TASK GOAL - Reproduce all of the listing below without alteration.

## START MATERIAL

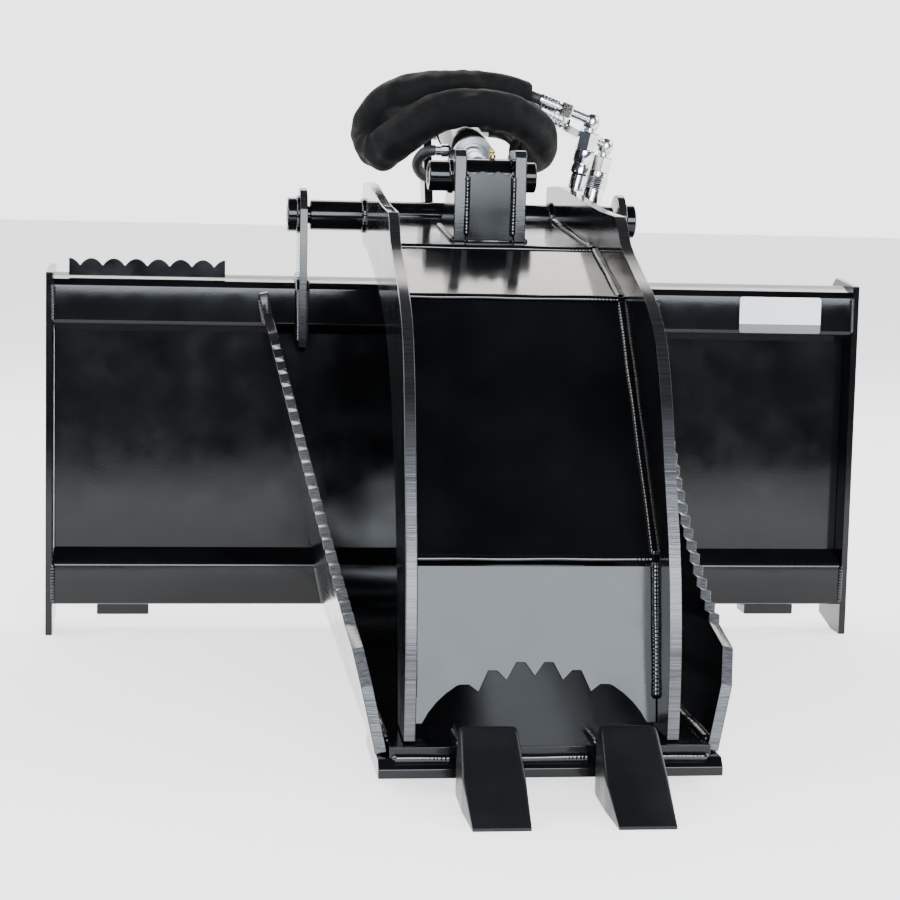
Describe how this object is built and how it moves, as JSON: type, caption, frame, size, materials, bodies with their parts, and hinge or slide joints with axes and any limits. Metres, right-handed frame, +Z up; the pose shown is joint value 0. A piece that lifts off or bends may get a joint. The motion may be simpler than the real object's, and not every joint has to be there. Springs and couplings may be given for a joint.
{
  "type": "skid steer stump grapple bucket",
  "caption": "Narrow black stump bucket with digging teeth, a hydraulic grapple lid, sleeved hoses and a universal skid steer quick-attach frame.",
  "frame": {"origin": "on the ground under the middle of the footprint", "axes": "+X across the machine to the bucket's left as seen from the loader seat, +Y back towards the loader, +Z up"},
  "size_m": [1.143, 1.174, 0.7938],
  "materials": {
    "black_paint": "gloss black powder coat over hot rolled plate",
    "bare_steel": "machined steel, lightly oiled",
    "chrome_rod": "hard chromed and ground",
    "zinc_plate": "bright zinc plated steel",
    "bright_plate": "polished nickel coloured plating",
    "brass": "turned brass",
    "bronze": "sintered bronze bearing",
    "woven_sleeve": "black woven nylon protection sleeve",
    "hose_rubber": "black hydraulic hose cover",
    "decal_film": "white self adhesive film, left blank"
  },
  "bodies": {
    "frame": {"face_panel": "black_paint", "top_hook_rail": "black_paint", "bottom_rail": "black_paint", "left_end_plate": "black_paint", "left_pin_pocket": "black_paint", "right_end_plate": "black_paint", "right_pin_pocket": "black_paint", "step_grip": "black_paint", "blank_decal": "decal_film", "floor_plate": "black_paint", "cutting_edge": "black_paint", "left_side_plate": "black_paint", "left_tooth_shank": "black_paint", "left_tooth": "black_paint", "left_tooth_pin": "bare_steel", "right_side_plate": "black_paint", "right_tooth_shank": "black_paint", "right_tooth": "black_paint", "right_tooth_pin": "bare_steel", "left_hinge_lug": "black_paint", "left_lug_boss": "black_paint", "right_hinge_lug": "black_paint", "right_lug_boss": "black_paint", "hinge_pin": "black_paint", "left_base_ear": "black_paint", "right_base_ear": "black_paint", "base_pin": "bare_steel"},
    "lid": {"left_hinge_bush": "bronze", "right_hinge_bush": "bronze", "hinge_tube": "black_paint", "left_lid_cheek": "black_paint", "right_lid_cheek": "black_paint", "lid_rear_panel": "black_paint", "lid_top_panel": "black_paint", "lid_front_panel": "black_paint", "lid_nose_panel": "black_paint", "left_lid_ear": "black_paint", "right_lid_ear": "black_paint", "lid_ear_web": "black_paint", "rod_pin": "bare_steel", "left_rod_pin_collar": "black_paint", "right_rod_pin_collar": "black_paint"},
    "barrel": {"cylinder_base_eye": "black_paint", "cylinder_barrel": "black_paint", "cylinder_gland": "bare_steel", "base_port_fitting": "zinc_plate", "rod_port_fitting": "zinc_plate", "hose_sleeve": "woven_sleeve", "base_side_hose": "hose_rubber", "rod_side_hose": "hose_rubber", "upper_hose_end": "zinc_plate", "lower_hose_end": "zinc_plate", "plug_coupler": "bright_plate", "socket_coupler": "bright_plate"},
    "rod": {"piston": "bare_steel", "piston_rod": "chrome_rod", "rod_eye": "black_paint", "rod_eye_grease_nipple": "brass"},
    "lock_ring": {"coupler_lock_ring": "zinc_plate"}
  },
  "joints": [
    {"name": "lid_hinge", "type": "hinge", "parent": "frame", "child": "lid", "pos_m": [0, 0.407, 0.588], "axis": [-1, 0, 0], "range_deg": [0, 45]},
    {"name": "barrel_hinge", "type": "hinge", "parent": "frame", "child": "barrel", "pos_m": [0, 0.557, 0.722], "axis": [-1, 0, 0], "range_deg": [0, 26]},
    {"name": "rod_slide", "type": "slide", "parent": "barrel", "child": "rod", "axis": [0, -0.9801, -0.1986], "range_m": [-0.103, 0]},
    {"name": "lock_ring_slide", "type": "slide", "parent": "barrel", "child": "lock_ring", "axis": [0.2397, -0.0228, 0.9706], "range_m": [0, 0.005], "stiffness_N_per_m": 600}
  ],
  "couplings": [
    {"joint": "barrel_hinge", "follows": "lid_hinge", "ratio": 0.573},
    {"joint": "rod_slide", "follows": "lid_hinge", "m_per_rad": -0.1307}
  ]
}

## END MATERIAL

RESULT FOR THIS TASK -
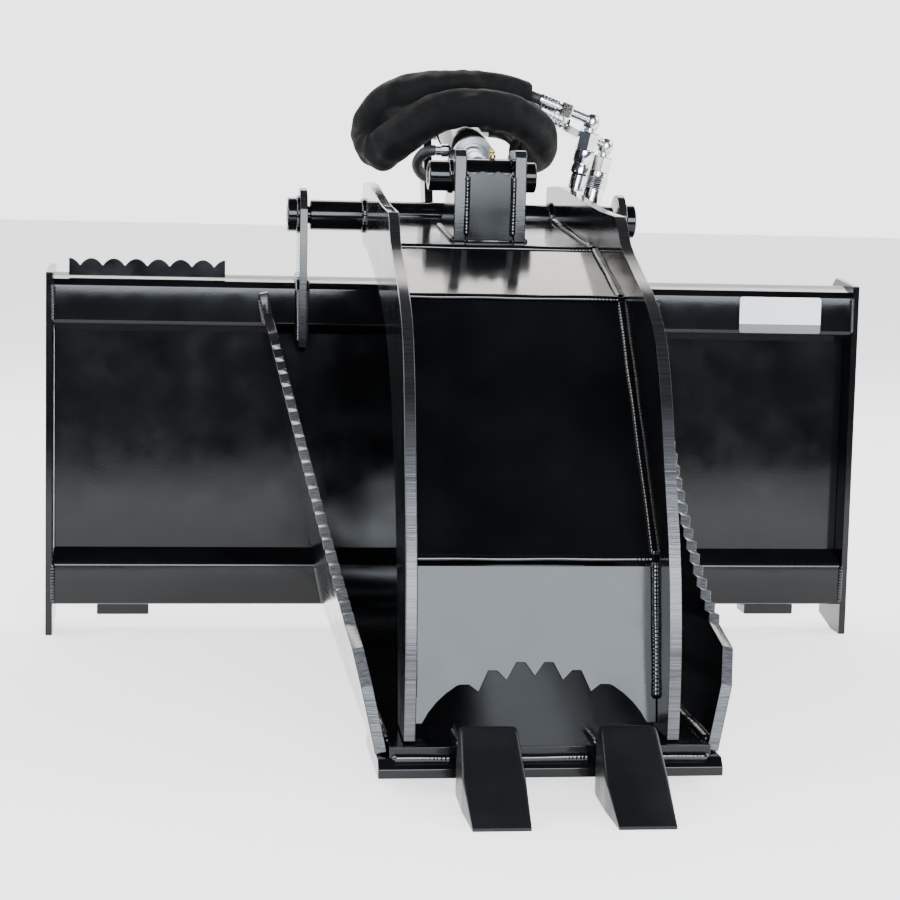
Describe how this object is built and how it moves, as JSON: type, caption, frame, size, materials, bodies with their parts, and hinge or slide joints with axes and any limits. Metres, right-handed frame, +Z up; the pose shown is joint value 0. A piece that lifts off or bends may get a joint. The motion may be simpler than the real object's, and not every joint has to be there. Springs and couplings may be given for a joint.
{
  "type": "skid steer stump grapple bucket",
  "caption": "Narrow black stump bucket with digging teeth, a hydraulic grapple lid, sleeved hoses and a universal skid steer quick-attach frame.",
  "frame": {"origin": "on the ground under the middle of the footprint", "axes": "+X across the machine to the bucket's left as seen from the loader seat, +Y back towards the loader, +Z up"},
  "size_m": [1.143, 1.174, 0.7938],
  "materials": {
    "black_paint": "gloss black powder coat over hot rolled plate",
    "bare_steel": "machined steel, lightly oiled",
    "chrome_rod": "hard chromed and ground",
    "zinc_plate": "bright zinc plated steel",
    "bright_plate": "polished nickel coloured plating",
    "brass": "turned brass",
    "bronze": "sintered bronze bearing",
    "woven_sleeve": "black woven nylon protection sleeve",
    "hose_rubber": "black hydraulic hose cover",
    "decal_film": "white self adhesive film, left blank"
  },
  "bodies": {
    "frame": {"face_panel": "black_paint", "top_hook_rail": "black_paint", "bottom_rail": "black_paint", "left_end_plate": "black_paint", "left_pin_pocket": "black_paint", "right_end_plate": "black_paint", "right_pin_pocket": "black_paint", "step_grip": "black_paint", "blank_decal": "decal_film", "floor_plate": "black_paint", "cutting_edge": "black_paint", "left_side_plate": "black_paint", "left_tooth_shank": "black_paint", "left_tooth": "black_paint", "left_tooth_pin": "bare_steel", "right_side_plate": "black_paint", "right_tooth_shank": "black_paint", "right_tooth": "black_paint", "right_tooth_pin": "bare_steel", "left_hinge_lug": "black_paint", "left_lug_boss": "black_paint", "right_hinge_lug": "black_paint", "right_lug_boss": "black_paint", "hinge_pin": "black_paint", "left_base_ear": "black_paint", "right_base_ear": "black_paint", "base_pin": "bare_steel"},
    "lid": {"left_hinge_bush": "bronze", "right_hinge_bush": "bronze", "hinge_tube": "black_paint", "left_lid_cheek": "black_paint", "right_lid_cheek": "black_paint", "lid_rear_panel": "black_paint", "lid_top_panel": "black_paint", "lid_front_panel": "black_paint", "lid_nose_panel": "black_paint", "left_lid_ear": "black_paint", "right_lid_ear": "black_paint", "lid_ear_web": "black_paint", "rod_pin": "bare_steel", "left_rod_pin_collar": "black_paint", "right_rod_pin_collar": "black_paint"},
    "barrel": {"cylinder_base_eye": "black_paint", "cylinder_barrel": "black_paint", "cylinder_gland": "bare_steel", "base_port_fitting": "zinc_plate", "rod_port_fitting": "zinc_plate", "hose_sleeve": "woven_sleeve", "base_side_hose": "hose_rubber", "rod_side_hose": "hose_rubber", "upper_hose_end": "zinc_plate", "lower_hose_end": "zinc_plate", "plug_coupler": "bright_plate", "socket_coupler": "bright_plate"},
    "rod": {"piston": "bare_steel", "piston_rod": "chrome_rod", "rod_eye": "black_paint", "rod_eye_grease_nipple": "brass"},
    "lock_ring": {"coupler_lock_ring": "zinc_plate"}
  },
  "joints": [
    {"name": "lid_hinge", "type": "hinge", "parent": "frame", "child": "lid", "pos_m": [0, 0.407, 0.588], "axis": [-1, 0, 0], "range_deg": [0, 45]},
    {"name": "barrel_hinge", "type": "hinge", "parent": "frame", "child": "barrel", "pos_m": [0, 0.557, 0.722], "axis": [-1, 0, 0], "range_deg": [0, 26]},
    {"name": "rod_slide", "type": "slide", "parent": "barrel", "child": "rod", "axis": [0, -0.9801, -0.1986], "range_m": [-0.103, 0]},
    {"name": "lock_ring_slide", "type": "slide", "parent": "barrel", "child": "lock_ring", "axis": [0.2397, -0.0228, 0.9706], "range_m": [0, 0.005], "stiffness_N_per_m": 600}
  ],
  "couplings": [
    {"joint": "barrel_hinge", "follows": "lid_hinge", "ratio": 0.573},
    {"joint": "rod_slide", "follows": "lid_hinge", "m_per_rad": -0.1307}
  ]
}